* _WRITTEN TASK_
Restate verbatim the lines between the one holding "const group = new THREE.Group();" and the one holding "before = set(bpy.data.objects)", both included, and no others.

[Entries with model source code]
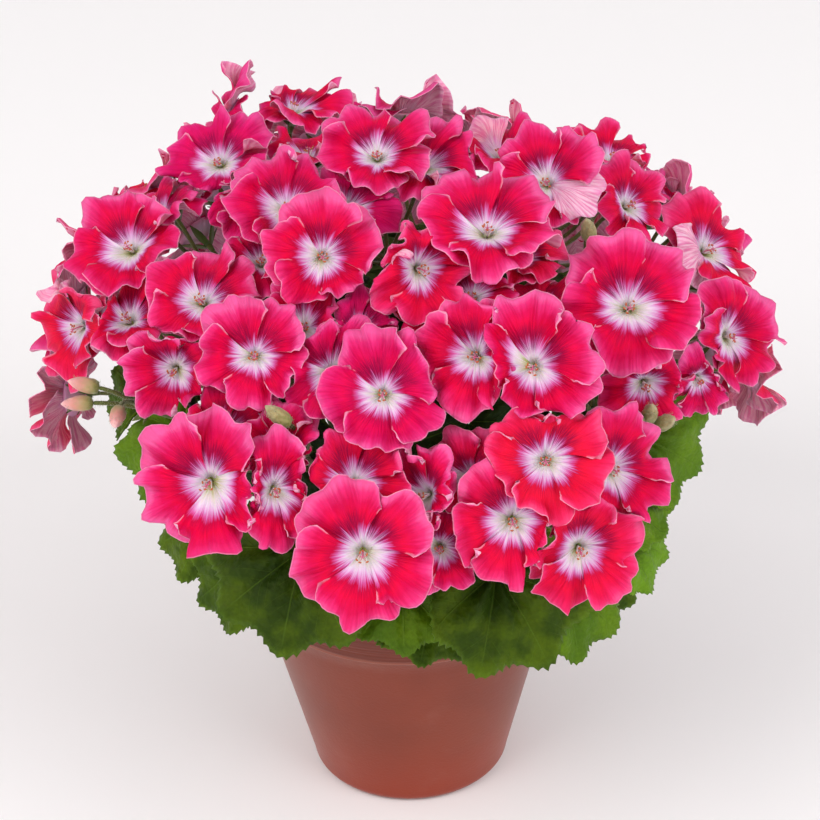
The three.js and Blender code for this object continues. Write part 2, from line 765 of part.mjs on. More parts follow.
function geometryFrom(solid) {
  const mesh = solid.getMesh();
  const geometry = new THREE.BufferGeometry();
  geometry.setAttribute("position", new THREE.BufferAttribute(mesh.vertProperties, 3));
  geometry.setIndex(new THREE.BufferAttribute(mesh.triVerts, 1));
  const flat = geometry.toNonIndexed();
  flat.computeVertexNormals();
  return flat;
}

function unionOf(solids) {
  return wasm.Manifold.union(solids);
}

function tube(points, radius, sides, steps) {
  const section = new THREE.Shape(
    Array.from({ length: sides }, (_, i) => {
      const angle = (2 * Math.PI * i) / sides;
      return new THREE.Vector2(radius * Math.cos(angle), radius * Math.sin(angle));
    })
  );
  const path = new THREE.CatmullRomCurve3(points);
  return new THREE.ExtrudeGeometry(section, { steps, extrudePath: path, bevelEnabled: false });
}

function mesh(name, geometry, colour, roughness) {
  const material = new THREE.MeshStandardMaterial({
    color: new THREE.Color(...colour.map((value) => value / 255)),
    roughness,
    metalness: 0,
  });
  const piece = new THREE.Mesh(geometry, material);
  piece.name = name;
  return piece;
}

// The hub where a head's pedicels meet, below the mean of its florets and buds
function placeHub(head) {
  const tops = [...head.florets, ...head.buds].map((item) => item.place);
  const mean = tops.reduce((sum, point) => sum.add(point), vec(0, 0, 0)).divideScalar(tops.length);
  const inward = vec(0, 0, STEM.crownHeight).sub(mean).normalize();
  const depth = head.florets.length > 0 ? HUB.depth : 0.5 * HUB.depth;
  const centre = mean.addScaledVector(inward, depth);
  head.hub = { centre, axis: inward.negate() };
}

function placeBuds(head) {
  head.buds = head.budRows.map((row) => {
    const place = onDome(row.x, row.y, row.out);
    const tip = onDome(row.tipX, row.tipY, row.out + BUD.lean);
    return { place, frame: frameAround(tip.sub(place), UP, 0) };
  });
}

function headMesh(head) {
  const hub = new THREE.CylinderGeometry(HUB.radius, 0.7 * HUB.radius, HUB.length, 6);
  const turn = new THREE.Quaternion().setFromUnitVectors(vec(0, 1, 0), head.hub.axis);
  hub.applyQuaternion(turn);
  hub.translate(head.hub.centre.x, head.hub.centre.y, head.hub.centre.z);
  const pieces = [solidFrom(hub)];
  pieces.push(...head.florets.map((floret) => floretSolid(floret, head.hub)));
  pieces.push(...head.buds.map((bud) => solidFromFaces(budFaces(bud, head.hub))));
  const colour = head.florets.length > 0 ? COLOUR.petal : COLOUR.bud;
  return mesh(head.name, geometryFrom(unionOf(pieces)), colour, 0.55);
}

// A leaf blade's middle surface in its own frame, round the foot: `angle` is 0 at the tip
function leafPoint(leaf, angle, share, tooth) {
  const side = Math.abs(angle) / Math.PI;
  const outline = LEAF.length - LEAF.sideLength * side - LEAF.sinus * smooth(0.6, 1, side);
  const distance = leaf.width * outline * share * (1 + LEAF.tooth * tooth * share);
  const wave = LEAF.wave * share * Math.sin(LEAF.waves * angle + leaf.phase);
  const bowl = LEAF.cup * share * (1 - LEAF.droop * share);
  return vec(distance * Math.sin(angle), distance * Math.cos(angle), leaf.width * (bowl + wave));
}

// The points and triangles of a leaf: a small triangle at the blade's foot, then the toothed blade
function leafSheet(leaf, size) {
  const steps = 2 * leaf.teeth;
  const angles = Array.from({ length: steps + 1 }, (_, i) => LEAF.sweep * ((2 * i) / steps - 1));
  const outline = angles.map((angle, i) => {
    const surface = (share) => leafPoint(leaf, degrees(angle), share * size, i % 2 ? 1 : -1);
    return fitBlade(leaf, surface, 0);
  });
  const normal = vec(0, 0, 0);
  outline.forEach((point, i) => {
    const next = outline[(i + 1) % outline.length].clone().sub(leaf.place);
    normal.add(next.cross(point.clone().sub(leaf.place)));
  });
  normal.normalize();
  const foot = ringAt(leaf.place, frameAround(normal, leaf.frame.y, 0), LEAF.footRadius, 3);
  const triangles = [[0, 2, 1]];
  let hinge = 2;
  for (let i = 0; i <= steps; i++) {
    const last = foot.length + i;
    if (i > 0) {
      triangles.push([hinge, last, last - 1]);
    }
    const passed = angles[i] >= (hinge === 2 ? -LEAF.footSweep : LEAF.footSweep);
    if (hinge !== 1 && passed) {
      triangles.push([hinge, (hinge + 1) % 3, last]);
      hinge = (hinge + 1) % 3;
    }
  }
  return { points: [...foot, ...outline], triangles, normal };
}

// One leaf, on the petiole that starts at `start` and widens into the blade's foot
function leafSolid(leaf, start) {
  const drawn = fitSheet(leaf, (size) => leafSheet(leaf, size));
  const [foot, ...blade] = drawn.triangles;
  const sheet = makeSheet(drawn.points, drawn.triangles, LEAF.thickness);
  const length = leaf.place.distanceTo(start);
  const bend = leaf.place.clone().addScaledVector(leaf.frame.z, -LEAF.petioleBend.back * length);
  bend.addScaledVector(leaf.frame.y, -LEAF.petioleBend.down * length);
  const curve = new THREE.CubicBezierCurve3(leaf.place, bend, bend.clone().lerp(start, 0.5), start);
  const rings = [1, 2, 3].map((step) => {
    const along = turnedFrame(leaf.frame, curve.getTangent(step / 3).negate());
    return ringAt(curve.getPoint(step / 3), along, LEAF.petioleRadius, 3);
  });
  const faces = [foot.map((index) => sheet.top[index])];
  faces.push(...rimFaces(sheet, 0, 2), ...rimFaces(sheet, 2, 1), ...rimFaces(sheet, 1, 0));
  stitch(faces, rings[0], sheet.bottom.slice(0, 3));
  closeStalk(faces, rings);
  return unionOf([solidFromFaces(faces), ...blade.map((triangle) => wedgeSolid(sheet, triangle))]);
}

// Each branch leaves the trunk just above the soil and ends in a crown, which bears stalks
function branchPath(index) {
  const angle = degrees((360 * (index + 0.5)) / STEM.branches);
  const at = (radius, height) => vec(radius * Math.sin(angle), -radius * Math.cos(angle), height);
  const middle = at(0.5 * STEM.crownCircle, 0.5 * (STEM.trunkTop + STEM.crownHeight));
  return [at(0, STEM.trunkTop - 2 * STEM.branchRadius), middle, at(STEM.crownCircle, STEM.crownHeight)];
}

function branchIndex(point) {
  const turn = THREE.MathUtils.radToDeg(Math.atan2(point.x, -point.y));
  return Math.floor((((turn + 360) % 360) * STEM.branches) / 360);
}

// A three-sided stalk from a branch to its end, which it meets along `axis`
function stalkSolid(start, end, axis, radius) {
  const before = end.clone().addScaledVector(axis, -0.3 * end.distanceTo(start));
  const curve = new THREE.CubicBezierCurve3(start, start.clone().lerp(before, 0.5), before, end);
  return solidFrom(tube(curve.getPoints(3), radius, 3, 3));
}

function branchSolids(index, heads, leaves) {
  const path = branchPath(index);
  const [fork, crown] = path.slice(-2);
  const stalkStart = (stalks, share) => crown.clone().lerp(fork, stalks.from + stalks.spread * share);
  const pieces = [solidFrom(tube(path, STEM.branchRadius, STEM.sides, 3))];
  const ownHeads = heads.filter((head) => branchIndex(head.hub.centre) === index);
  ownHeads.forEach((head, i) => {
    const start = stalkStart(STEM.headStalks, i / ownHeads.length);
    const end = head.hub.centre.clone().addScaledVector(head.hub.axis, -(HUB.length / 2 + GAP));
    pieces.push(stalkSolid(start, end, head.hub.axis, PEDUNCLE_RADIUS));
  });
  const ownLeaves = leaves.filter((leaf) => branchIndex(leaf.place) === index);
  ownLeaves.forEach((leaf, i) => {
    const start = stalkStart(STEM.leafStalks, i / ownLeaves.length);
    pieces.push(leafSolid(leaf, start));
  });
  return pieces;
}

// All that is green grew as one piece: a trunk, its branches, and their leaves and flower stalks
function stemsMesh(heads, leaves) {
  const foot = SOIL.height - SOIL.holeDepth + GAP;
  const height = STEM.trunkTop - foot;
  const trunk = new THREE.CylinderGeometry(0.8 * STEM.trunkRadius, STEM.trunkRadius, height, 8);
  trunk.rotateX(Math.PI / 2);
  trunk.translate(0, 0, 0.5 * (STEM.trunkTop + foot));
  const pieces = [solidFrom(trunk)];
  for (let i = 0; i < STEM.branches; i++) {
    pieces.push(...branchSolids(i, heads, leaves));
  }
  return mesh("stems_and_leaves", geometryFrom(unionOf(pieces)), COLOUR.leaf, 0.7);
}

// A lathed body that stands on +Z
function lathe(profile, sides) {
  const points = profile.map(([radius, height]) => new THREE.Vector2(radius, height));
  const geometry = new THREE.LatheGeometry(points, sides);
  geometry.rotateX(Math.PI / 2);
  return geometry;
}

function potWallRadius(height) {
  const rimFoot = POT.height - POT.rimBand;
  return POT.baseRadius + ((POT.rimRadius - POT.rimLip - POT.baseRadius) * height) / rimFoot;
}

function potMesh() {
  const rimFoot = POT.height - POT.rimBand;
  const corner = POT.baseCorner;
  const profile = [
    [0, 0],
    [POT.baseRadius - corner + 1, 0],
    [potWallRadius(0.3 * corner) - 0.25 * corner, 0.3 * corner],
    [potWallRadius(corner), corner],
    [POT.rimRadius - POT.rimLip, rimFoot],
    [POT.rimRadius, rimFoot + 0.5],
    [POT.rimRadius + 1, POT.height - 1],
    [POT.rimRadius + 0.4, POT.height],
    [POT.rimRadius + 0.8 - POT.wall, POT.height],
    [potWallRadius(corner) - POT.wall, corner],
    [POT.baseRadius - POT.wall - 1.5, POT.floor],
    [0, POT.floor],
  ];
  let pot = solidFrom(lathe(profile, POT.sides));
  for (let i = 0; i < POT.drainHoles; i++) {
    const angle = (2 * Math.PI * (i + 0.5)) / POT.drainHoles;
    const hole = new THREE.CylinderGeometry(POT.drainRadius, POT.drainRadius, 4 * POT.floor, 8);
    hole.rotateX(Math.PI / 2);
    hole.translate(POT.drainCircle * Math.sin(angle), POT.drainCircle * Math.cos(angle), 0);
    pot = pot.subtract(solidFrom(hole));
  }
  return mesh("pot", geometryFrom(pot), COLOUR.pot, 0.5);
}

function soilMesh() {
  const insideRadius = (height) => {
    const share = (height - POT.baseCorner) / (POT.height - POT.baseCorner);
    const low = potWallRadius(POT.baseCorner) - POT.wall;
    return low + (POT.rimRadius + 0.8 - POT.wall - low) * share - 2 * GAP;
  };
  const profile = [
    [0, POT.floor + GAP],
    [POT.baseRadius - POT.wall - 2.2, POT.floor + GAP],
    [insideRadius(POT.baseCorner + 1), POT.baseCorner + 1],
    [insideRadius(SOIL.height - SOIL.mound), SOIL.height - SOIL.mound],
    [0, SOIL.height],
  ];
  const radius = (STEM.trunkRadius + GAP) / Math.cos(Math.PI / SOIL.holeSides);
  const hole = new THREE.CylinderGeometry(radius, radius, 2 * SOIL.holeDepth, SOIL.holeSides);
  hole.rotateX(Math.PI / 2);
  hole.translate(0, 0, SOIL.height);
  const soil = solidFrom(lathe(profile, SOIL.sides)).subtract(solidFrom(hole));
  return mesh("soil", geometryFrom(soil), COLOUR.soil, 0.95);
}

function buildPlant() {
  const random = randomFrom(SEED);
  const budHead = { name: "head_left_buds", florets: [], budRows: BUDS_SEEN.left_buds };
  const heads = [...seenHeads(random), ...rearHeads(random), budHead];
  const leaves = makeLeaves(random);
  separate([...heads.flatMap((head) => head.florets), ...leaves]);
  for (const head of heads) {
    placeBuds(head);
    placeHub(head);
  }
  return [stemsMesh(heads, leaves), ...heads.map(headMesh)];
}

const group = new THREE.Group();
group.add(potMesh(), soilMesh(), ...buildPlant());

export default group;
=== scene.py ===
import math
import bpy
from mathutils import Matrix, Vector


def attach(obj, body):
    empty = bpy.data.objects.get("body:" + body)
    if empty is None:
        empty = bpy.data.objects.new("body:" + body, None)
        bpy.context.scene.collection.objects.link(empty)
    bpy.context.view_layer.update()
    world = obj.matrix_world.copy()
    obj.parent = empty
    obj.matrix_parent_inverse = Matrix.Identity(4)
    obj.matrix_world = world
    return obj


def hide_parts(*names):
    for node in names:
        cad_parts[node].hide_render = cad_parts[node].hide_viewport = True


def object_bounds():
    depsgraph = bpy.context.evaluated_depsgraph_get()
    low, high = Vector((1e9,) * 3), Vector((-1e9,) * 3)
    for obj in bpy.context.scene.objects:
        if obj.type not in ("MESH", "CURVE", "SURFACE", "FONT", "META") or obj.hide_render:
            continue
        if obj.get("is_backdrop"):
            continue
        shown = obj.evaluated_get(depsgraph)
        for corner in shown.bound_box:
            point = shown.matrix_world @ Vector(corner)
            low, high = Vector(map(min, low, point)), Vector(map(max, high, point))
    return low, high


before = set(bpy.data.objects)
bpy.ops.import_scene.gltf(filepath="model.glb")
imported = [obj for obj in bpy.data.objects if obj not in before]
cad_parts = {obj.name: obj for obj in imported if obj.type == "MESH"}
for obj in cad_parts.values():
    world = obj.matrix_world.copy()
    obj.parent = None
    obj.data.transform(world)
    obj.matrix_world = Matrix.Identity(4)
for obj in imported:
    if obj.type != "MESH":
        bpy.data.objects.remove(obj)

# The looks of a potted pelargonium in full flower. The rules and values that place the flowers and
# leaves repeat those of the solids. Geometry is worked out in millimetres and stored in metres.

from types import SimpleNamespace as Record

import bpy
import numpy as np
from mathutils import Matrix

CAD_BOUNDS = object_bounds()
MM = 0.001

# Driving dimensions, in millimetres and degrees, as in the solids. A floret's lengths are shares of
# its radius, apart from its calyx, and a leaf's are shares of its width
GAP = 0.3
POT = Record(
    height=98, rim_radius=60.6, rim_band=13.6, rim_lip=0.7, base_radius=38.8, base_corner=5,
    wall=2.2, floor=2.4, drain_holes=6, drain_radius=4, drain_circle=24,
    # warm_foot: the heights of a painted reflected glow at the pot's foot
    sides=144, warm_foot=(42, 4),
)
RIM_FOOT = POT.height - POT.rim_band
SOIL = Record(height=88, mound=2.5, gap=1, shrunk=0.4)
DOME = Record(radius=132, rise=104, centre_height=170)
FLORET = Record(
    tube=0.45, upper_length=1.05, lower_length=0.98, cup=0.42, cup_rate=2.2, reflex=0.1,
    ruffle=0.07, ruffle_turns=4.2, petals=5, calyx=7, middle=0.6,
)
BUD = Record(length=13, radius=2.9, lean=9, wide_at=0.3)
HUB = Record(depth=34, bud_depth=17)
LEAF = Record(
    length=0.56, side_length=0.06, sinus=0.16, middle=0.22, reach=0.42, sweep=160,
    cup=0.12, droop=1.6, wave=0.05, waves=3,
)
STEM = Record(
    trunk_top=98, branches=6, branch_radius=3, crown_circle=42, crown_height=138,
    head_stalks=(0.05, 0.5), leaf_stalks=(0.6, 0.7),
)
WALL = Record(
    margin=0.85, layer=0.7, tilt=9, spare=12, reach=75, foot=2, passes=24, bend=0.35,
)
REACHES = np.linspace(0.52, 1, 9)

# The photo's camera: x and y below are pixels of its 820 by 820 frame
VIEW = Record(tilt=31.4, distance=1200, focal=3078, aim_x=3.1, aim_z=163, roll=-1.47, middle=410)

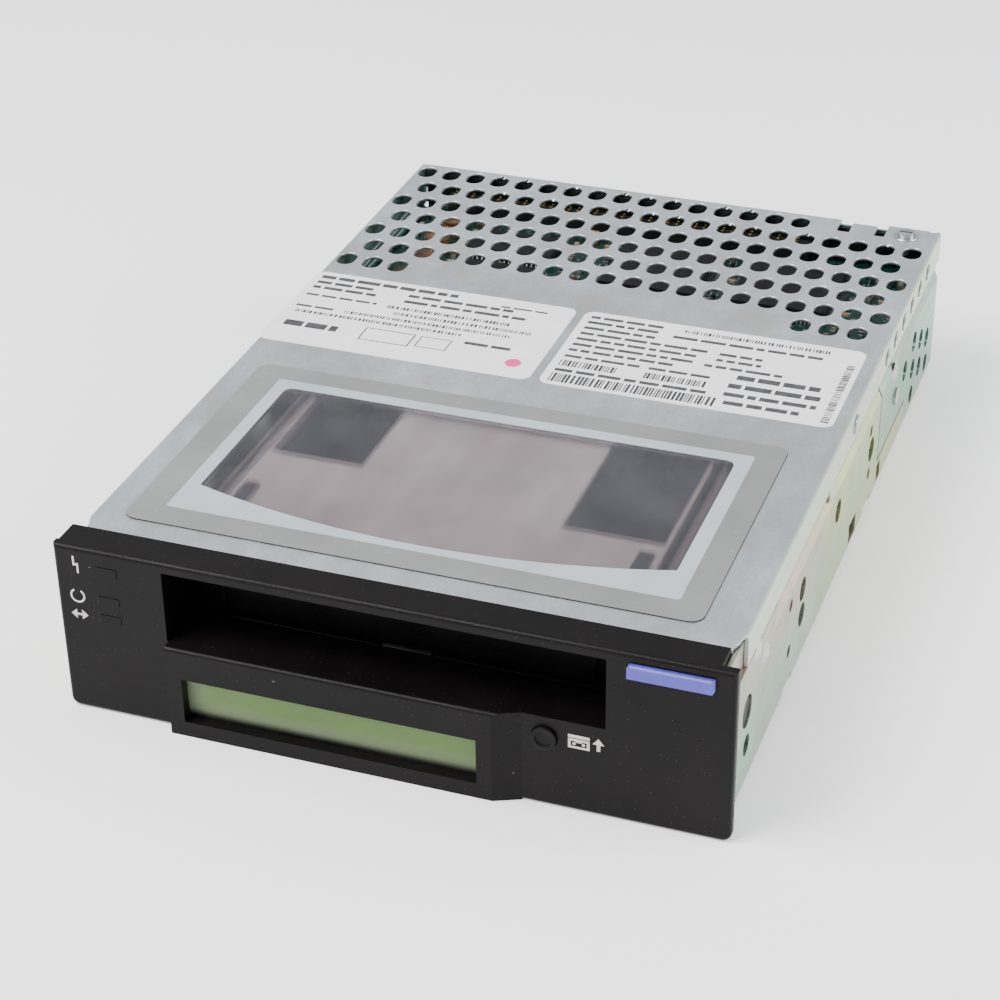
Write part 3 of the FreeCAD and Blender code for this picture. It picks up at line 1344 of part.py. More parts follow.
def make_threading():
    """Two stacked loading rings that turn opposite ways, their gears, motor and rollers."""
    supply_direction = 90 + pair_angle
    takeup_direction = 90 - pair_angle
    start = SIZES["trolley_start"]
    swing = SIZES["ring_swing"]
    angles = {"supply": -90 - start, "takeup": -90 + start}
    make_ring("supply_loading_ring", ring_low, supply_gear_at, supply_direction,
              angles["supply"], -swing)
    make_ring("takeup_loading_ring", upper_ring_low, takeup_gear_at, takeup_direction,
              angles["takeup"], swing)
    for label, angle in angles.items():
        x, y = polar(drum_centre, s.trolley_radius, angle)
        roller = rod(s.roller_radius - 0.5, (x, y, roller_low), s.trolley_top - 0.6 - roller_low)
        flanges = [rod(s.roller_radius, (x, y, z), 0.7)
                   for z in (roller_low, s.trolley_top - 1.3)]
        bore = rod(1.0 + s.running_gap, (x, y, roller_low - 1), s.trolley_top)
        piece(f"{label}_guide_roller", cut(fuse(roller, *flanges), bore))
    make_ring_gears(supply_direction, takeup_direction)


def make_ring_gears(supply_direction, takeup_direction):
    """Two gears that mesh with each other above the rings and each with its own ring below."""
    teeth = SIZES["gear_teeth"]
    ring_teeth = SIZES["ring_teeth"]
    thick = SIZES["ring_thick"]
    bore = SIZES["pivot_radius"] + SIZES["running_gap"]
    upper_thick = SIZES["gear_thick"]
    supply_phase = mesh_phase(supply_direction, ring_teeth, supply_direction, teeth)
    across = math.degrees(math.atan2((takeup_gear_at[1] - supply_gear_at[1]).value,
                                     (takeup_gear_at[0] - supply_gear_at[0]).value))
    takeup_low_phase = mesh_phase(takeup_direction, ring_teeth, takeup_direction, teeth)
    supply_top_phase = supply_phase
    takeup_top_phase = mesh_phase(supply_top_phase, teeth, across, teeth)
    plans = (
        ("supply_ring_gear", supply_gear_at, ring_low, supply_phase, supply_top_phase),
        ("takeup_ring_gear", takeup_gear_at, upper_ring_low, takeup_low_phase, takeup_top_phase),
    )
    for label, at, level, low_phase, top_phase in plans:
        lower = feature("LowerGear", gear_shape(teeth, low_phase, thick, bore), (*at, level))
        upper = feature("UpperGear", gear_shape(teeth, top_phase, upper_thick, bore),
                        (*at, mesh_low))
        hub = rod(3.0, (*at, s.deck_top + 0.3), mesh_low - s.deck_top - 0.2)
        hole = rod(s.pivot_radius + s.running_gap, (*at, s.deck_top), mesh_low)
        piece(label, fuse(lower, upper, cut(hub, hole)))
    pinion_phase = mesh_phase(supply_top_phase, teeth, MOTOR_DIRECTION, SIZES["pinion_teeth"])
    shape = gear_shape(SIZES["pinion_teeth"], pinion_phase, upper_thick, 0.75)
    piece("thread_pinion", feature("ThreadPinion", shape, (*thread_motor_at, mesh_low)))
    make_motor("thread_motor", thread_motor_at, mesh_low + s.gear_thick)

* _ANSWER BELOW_
const group = new THREE.Group();
group.add(potMesh(), soilMesh(), ...buildPlant());

export default group;
=== scene.py ===
import math
import bpy
from mathutils import Matrix, Vector


def attach(obj, body):
    empty = bpy.data.objects.get("body:" + body)
    if empty is None:
        empty = bpy.data.objects.new("body:" + body, None)
        bpy.context.scene.collection.objects.link(empty)
    bpy.context.view_layer.update()
    world = obj.matrix_world.copy()
    obj.parent = empty
    obj.matrix_parent_inverse = Matrix.Identity(4)
    obj.matrix_world = world
    return obj


def hide_parts(*names):
    for node in names:
        cad_parts[node].hide_render = cad_parts[node].hide_viewport = True


def object_bounds():
    depsgraph = bpy.context.evaluated_depsgraph_get()
    low, high = Vector((1e9,) * 3), Vector((-1e9,) * 3)
    for obj in bpy.context.scene.objects:
        if obj.type not in ("MESH", "CURVE", "SURFACE", "FONT", "META") or obj.hide_render:
            continue
        if obj.get("is_backdrop"):
            continue
        shown = obj.evaluated_get(depsgraph)
        for corner in shown.bound_box:
            point = shown.matrix_world @ Vector(corner)
            low, high = Vector(map(min, low, point)), Vector(map(max, high, point))
    return low, high


before = set(bpy.data.objects)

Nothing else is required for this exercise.